About

Working in political philosophy and aesthetics, I examine how the places we live, and the aesthetics contained within them, shape the conditions of political agency and belonging. I treat place not as a neutral backdrop to political life, but as an environment that orients how agents perceive, inhabit, and act. In this way, everyday environments and practices structure who feels at home in a space, how agents understand their standing within a political community, and what forms of action are possible or permissible.

My dissertation argues for the rehabilitation of taste as a genuine aesthetic sense, developing an account of gustatory aesthetic perception as trained, attention-governed, and socially embedded in a world of objects whose aesthetic properties are genuinely there to be perceived. I argue that the existing rehabilitation literature has focused on establishing food and wine as aesthetic objects without addressing the tradition's original question: whether the sense of taste can perceive aesthetic properties at all. Answering this question requires an account of what first-hand gustatory perceptual engagement with aesthetic properties consists in, and what trained tasters perceive that grounds the normative structure of gustatory aesthetic judgment. I argue that the aesthetic properties of gustatory objects register in trained perceptual experience as indeterminate intimations that gustatory attention converts into determinate aesthetic perception.

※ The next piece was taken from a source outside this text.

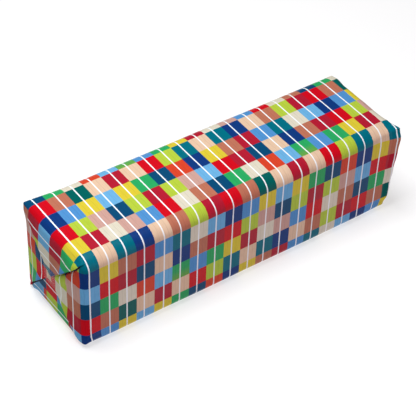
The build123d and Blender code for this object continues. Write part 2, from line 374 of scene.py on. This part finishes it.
def sleeve_outline():
    """The girth as a list of places on the sharp box, and the paper length at each of them."""
    back_up = spaced(SEAM_HEIGHT, HEIGHT, 3 * MM, 12 * MM)
    over = spaced(HALF_WIDTH, -HALF_WIDTH, 12 * MM, 12 * MM)[1:]
    front_down = spaced(HEIGHT, 0, 12 * MM, 8 * MM)[1:]
    under = spaced(-HALF_WIDTH, HALF_WIDTH, 8 * MM, 8 * MM)[1:]
    lap_up = spaced(0, SEAM_HEIGHT + SEAM_LAP, 8 * MM, 3 * MM)[1:]
    y = np.concatenate(
        [
            np.full(len(back_up), HALF_WIDTH),
            over,
            np.full(len(front_down), -HALF_WIDTH),
            under,
            np.full(len(lap_up), HALF_WIDTH),
        ]
    )
    z = np.concatenate(
        [back_up, np.full(len(over), HEIGHT), front_down, np.zeros(len(under)), lap_up]
    )
    bottom_turn = girth_on_bottom(np.array([HALF_WIDTH]))[0]
    girth = np.concatenate(
        [
            -girth_down_side(back_up),
            girth_on_top(over),
            girth_down_side(front_down),
            girth_on_bottom(under),
            bottom_turn + length_after(lap_up, BOTTOM_BEND),
        ]
    )
    step = np.zeros(len(y))
    step[: len(back_up)] = SEAM_STEP * (1 - smooth((back_up - SEAM_HEIGHT - SEAM_LAP) / (8 * MM)))
    return y, z, girth, step


def make_sleeve(materials):
    """The paper round the four long sides, lapped at the seam on the back."""
    y, z, girth, step = sleeve_outline()
    reach = HALF_LENGTH - FLAP_START
    x = spaced(-reach, reach, 24 * MM, 24 * MM, fine=1.0 * MM, coarse=2.5 * MM)
    grid = np.stack(
        [
            np.broadcast_to(x[:, None], (len(x), len(y))),
            np.broadcast_to(y[None, :], (len(x), len(y))),
            np.broadcast_to(z[None, :], (len(x), len(y))),
        ],
        axis=-1,
    )
    flat = grid.reshape(-1, 3)
    placed, normals = soften(flat)
    lift = relief(placed) + np.broadcast_to(step, (len(x), len(y))).ravel()
    outer = off_the_wood(placed + normals * lift[:, None])
    inner = outer - normals * PAPER
    paper_x = flat[:, 0] + EAR_PAPER * ear_size(flat)
    uv = np.stack(
        [
            columns(paper_x).reshape(len(x), len(y)),
            np.broadcast_to(rows(girth)[None, :], (len(x), len(y))),
        ],
        axis=-1,
    )
    piece = thin_shell(
        "wrapping_sleeve", outer.reshape(grid.shape), inner.reshape(grid.shape), uv, materials
    )
    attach(piece, "casing")
    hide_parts("paper_sleeve")


OUTWARDS = {"near": -1, "far": 1}
SIDE_FLAPS = ("front", "back")

# How far each flap's two slanting edges stand off (or, below 0, are tucked in) at the ends of the
# parcel: first the edge on the -Y or lower side, then the one on the +Y or upper side.
EDGE_LIFT = {
    ("near", "top"): (1.1 * MM, 0.1 * MM),
    ("near", "bottom"): (0.0, 0.0),
    ("near", "front"): (0.5 * MM, -1.3 * MM),
    ("near", "back"): (1.3 * MM, -0.2 * MM),
    ("far", "top"): (0.5 * MM, 0.8 * MM),
    ("far", "bottom"): (0.0, 0.0),
    ("far", "front"): (0.4 * MM, 0.2 * MM),
    ("far", "back"): (0.4 * MM, 0.0),
}
# How far from the corner of the parcel those edges have come to stand off in full.
LIFT_RUN = {("near", "back"): 16 * MM}
USUAL_LIFT_RUN = 5 * MM
# How high a flap rolls up along its upper edge, leaving a groove beside the flap over it.
EDGE_ROLL = {("near", "front"): 0.9 * MM}
GROOVE = 1.1 * MM
# How much of that lift the bend at the corner has already.
LIP_SHARE = 0.8
# How far a side flap reaches over the bottom flap, past the middle of their shared corner.
LOWER_OVERLAP = {("near", "front"): 3.0 * MM}
# How much of a flap's half width, at its +Y or upper edge, is painted shade: a dark strip that
# stands in for the shadow in the slit under its neighbour. It grows by this much again towards the
# flap's point.
PAINTED_SHADE_SHARE = {("near", "bottom"): 0.11, ("near", "front"): 0.065}
PAINTED_SHADE_GROWTH = 1.2
# How far each folded end swells in its middle.
END_CROWN = {"near": 1.3 * MM, "far": 1.0 * MM}
# The bottom flap lies flat against the body, under all the others, with this share of the swell.
FLAT_SHARE = 0.15
# The near bottom flap was folded a little askew: how far its print is out, and how that grows
# along Y.
SKEW = 2.0 * MM
SKEW_SLOPE = 0.03


def crown(end, y, z):
    """How far the folded end swells at a place in its plane."""
    across = 1 - np.abs(y / HALF_WIDTH) ** 2.5
    up = 1 - np.abs((z - MIDDLE) / MIDDLE) ** 2.5
    return END_CROWN[end] * np.clip(across * up, 0, 1) ** 0.8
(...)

In my political philosophy work, I examine displacement and the home and homemaking, asking what these reveal about political agency. I am developing this in two directions: toward a broader account of place and agency, and toward questions about the home and identity, where I am interested in the role the home plays in sustaining continuity of identity across time and disruption.

I am also developing a project at the intersection of my two research areas, examining the relationship between aesthetics and political agency. Building on my work on place and agency, and on the account of trained perceptual attention developed in my dissertation, I am interested in how aesthetic attention to the built environment can disclose the conditions under which belonging is possible. The thought is that trained aesthetic attention is not merely a matter of taste, but a politically significant capacity: one that reveals how designed environments orient agency, structure who feels at home, and make certain forms of political life intelligible or invisible.

In my teaching, I design courses that ask how political life is shaped through everyday places and practices. In The Politics of Home, we examined the threshold between public and private spheres, challenging this boundary by exploring the role the home plays in political life and the ways it can function as a site for the formation and sustaining of political agency. In The Refugee Crisis, students investigated the conditions of displacement and belonging, the role these play in political life, and what it means to lack political belonging altogether.

Across my research and teaching, I am interested in how political agency is formed through environments, practices, and aesthetics. In both contexts, I emphasize how place shapes the conditions under which political life becomes intelligible and possible. 

I graduated from Western Michigan University with B.A.'s in English: Creative Writing, Global & International Studies, and German in 2018, and an M.A. in Philosophy in 2020.  I am currently a Ph.D. Candidate in Philosophy at the University of Virginia, where I am expected to finish in 2027.